Merle Dandridge as Grace Greenleaf and Lynn Whitfield as Lady Mae Greenleaf on Greenleaf (Photo credit: Courtesy of OWN: Oprah Winfrey Network)
In the pilot episode of OWN’s Greenleaf, protagonist Grace Greenleaf (Merle Dandridge) makes the pilgrimage back to her family’s palatial Memphis, Tennessee estate. Her teenage daughter, Sophia (Desiree Ross), marvels at its size, but the mansion has to be large enough to accommodate their entire family. Grace’s parents Bishop James Greenleaf (Keith David) and Lady Mae Greenleaf (Lynn Whitfield); brother Jacob Greenleaf (Lamman Rucker); sister-in-law Kerissa Greenleaf (Kim Hawthorne); sister Charity Greenleaf-Satterlee (Deborah Joy Winans); brother-in-law Kevin Satterlee (Tye White); and their children all live together in the mansion.
For Grace, returning to the Greenleaf estate feels like walking into the lion’s den. For Sophia, however, moving in with her relatives gives her access to a support system she’s never had before. Suddenly, she has grandparents, cousins, uncles, and aunts who she can turn to instead of relying solely on her mother. Newly surrounded by a deeply religious family, Sophia embraces religion herself, and becomes involved in the Greenleaf church by being baptized and teaching Sunday school. Though her mother is worried about her newfound fervor, Sophia has found a community that supports and uplifts her the way she needs.

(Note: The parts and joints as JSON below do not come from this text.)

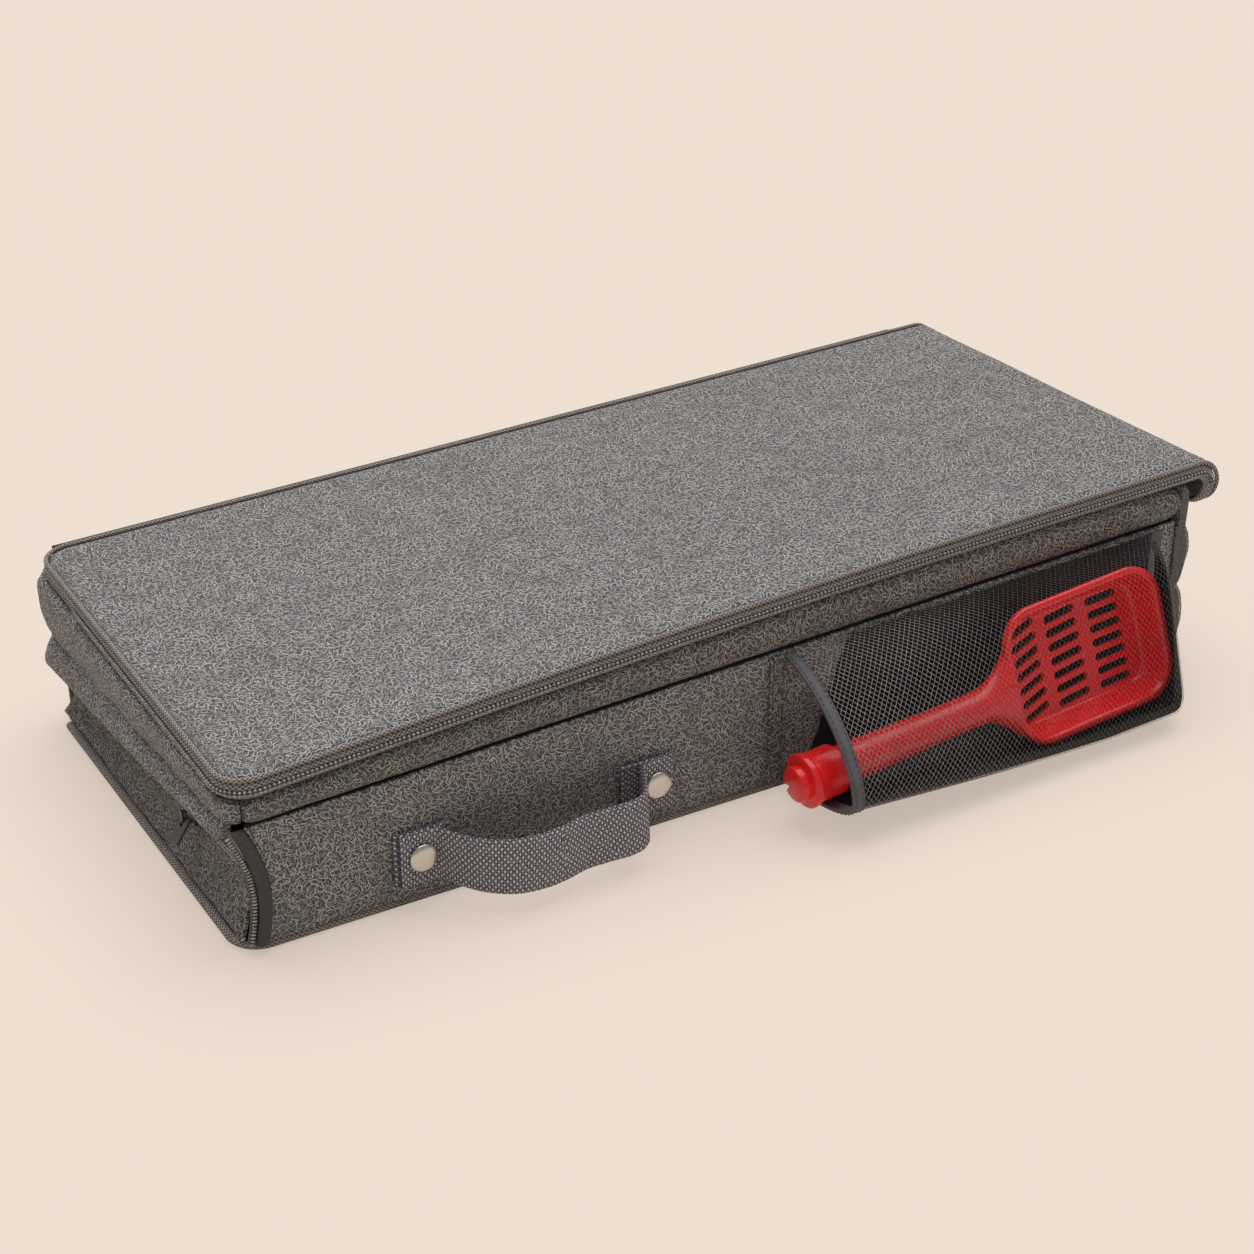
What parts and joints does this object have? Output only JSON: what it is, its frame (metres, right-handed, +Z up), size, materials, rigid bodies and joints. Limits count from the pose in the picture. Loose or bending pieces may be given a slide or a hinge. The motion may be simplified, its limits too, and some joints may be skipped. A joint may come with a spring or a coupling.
{
  "type": "foldable litter box",
  "caption": "Foldable fabric litter box for cats, folded into a wedge-shaped carrying pack, with a webbing handle and a mesh pocket that holds a slotted scoop.",
  "frame": {"origin": "middle of the folded pack's footprint, on the floor", "axes": "+X to the right along the long front, +Y to the back, +Z up"},
  "size_m": [0.484, 0.271, 0.1015],
  "materials": {
    "heather_fabric": "woven",
    "heather_fabric_dark": "woven",
    "zip_tape": "ribbed tape",
    "smooth_binding": "smooth",
    "nylon_coil": "satin",
    "stiff_board": "matte",
    "waterproof_liner": "coated",
    "webbing": "basket weave",
    "pocket_mesh": "open mesh",
    "slate_binding": "stitched tape",
    "brushed_nickel": "brushed",
    "gunmetal": "satin",
    "red_plastic": "gloss"
  },
  "bodies": {
    "base": {"base_cover": "heather_fabric", "base_board": "stiff_board", "base_liner": "waterproof_liner", "base_piping": "zip_tape", "front_wall_cover": "heather_fabric_dark", "front_wall_board": "stiff_board", "front_wall_liner": "waterproof_liner", "left_edge_binding": "smooth_binding", "corner_zip_coil": "nylon_coil", "left_end_panel": "heather_fabric", "end_zip_coil": "nylon_coil", "end_zip_tape": "zip_tape", "right_lower_fold": "heather_fabric", "right_upper_fold": "heather_fabric", "handle_patch_left": "webbing", "handle_patch_right": "webbing", "rivet_left": "brushed_nickel", "rivet_right": "brushed_nickel", "rivet_washer_left": "brushed_nickel", "rivet_washer_right": "brushed_nickel", "mesh_pocket": "pocket_mesh", "pocket_mouth_binding": "slate_binding", "pocket_seam_tape": "smooth_binding", "pocket_end_tape": "slate_binding"},
    "back_panel": {"back_panel_cover": "heather_fabric", "back_panel_board": "stiff_board", "back_panel_liner": "waterproof_liner"},
    "lid": {"lid_cover": "heather_fabric", "lid_board": "stiff_board", "lid_liner": "waterproof_liner", "lid_band": "zip_tape", "lid_piping": "zip_tape", "lid_zip_coil": "nylon_coil", "left_end_fold": "zip_tape"},
    "far_wall": {"far_wall_pad": "heather_fabric_dark", "far_wall_liner": "waterproof_liner", "far_wall_board": "stiff_board"},
    "zip_slider": {"zip_slider": "gunmetal"},
    "zip_pull": {"zip_pull": "gunmetal"},
    "handle_strap": {"handle_strap": "webbing"},
    "scoop": {"scoop": "red_plastic"},
    "scoop_cap": {"scoop_cap": "red_plastic"}
  },
  "joints": [
    {"name": "back_panel_fold", "type": "hinge", "parent": "base", "child": "back_panel", "pos_m": [-0.00849, 0.13545, 0], "axis": [-1, 0, 0], "range_deg": [0, 90]},
    {"name": "lid_fold", "type": "hinge", "parent": "back_panel", "child": "lid", "pos_m": [-0.00849, 0.13545, 0.0895], "axis": [-0.9995, 0, -0.0326], "range_deg": [0, 90]},
    {"name": "far_wall_swing", "type": "hinge", "parent": "lid", "child": "far_wall", "pos_m": [-0.00849, -0.08285, 0.0829], "axis": [-0.9985, 0, -0.0543], "range_deg": [0, 90]},
    {"name": "zip_slide", "type": "slide", "parent": "base", "child": "zip_slider", "axis": [0, 0.9953, -0.0971], "range_m": [0, 0.13]},
    {"name": "zip_pull_flip", "type": "hinge", "parent": "zip_slider", "child": "zip_pull", "pos_m": [-0.23504, -0.02455, 0.03254], "axis": [0, 0.9953, -0.0971], "range_deg": [0, 90]},
    {"name": "handle_swing", "type": "hinge", "parent": "base", "child": "handle_strap", "pos_m": [-0.11019, -0.08625, 0.0249], "axis": [-1, 0, 0], "range_deg": [0, 60], "deforming": ["handle_strap"]},
    {"name": "scoop_slide", "type": "slide", "parent": "base", "child": "scoop", "axis": [-0.9848, -0.1736, 0], "range_m": [0, 0.25], "deforming": ["mesh_pocket", "pocket_mouth_binding"]},
    {"name": "cap_turn", "type": "hinge", "parent": "scoop", "child": "scoop_cap", "pos_m": [-0.00089, -0.11171, 0.02313], "axis": [0.9967, 0.029, 0.076], "range_deg": [0, 90]}
  ],
  "couplings": [
    {"joint": "lid_fold", "follows": "back_panel_fold", "ratio": 1},
    {"joint": "far_wall_swing", "follows": "back_panel_fold", "ratio": 1}
  ]
}
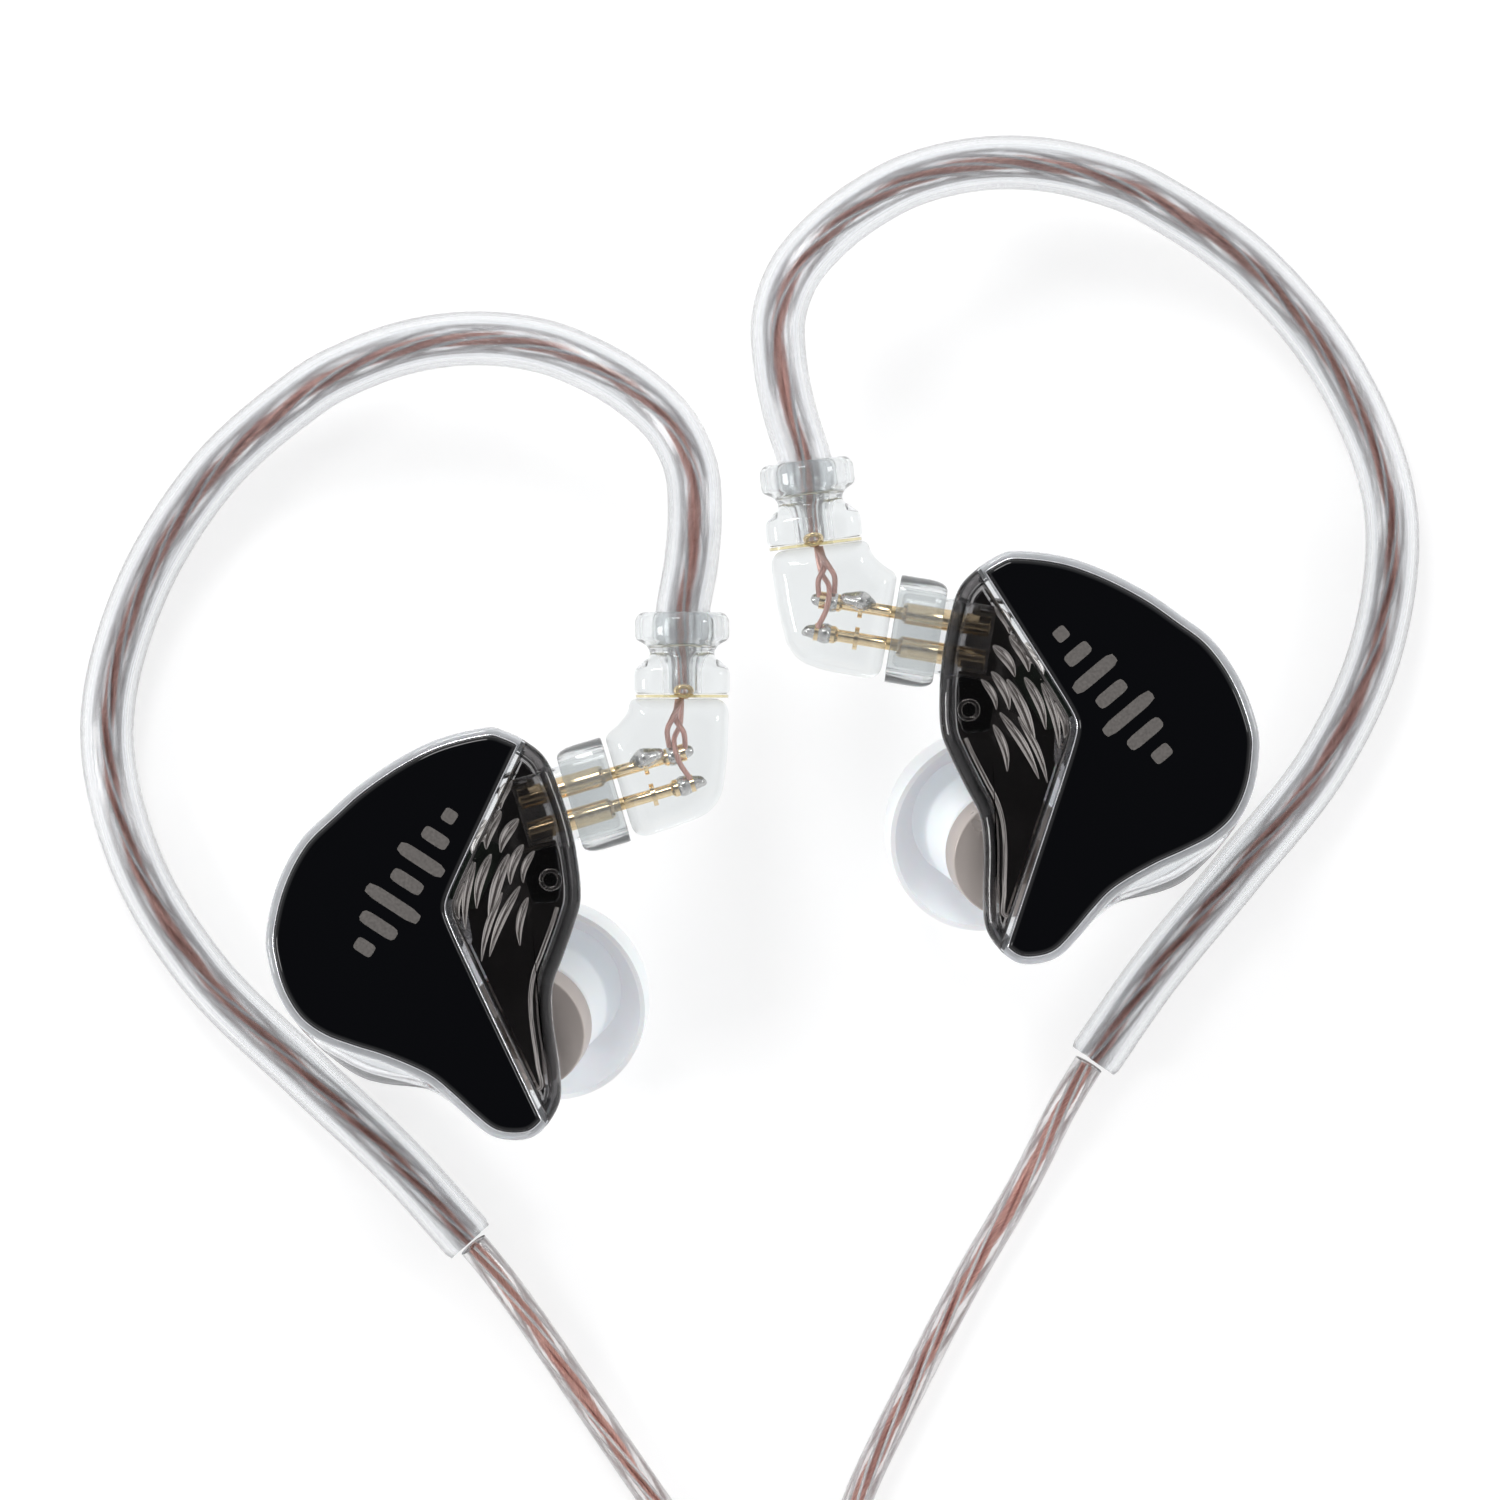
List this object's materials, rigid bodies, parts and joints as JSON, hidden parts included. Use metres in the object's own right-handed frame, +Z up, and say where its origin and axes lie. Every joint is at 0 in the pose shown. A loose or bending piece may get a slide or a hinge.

Television has started familiarizing audiences with the idea that not all families look the same, and that often, extended family units offer significant benefits, whether it’s subsidized childcare, an extra household income, or simply a kind ear. Fresh Off the Boat, Jane the Virgin, Dr. Ken, Black-ish, and other shows with extended families chip away at the perception that extended families are necessarily poor or criminal, and instead reflect the reality that so many of us are already intimately familiar with: The extended family structure provides support in a difficult world, dismantling the myth of rugged individuality and showing that there are many ways for the family to be the cornerstone of society.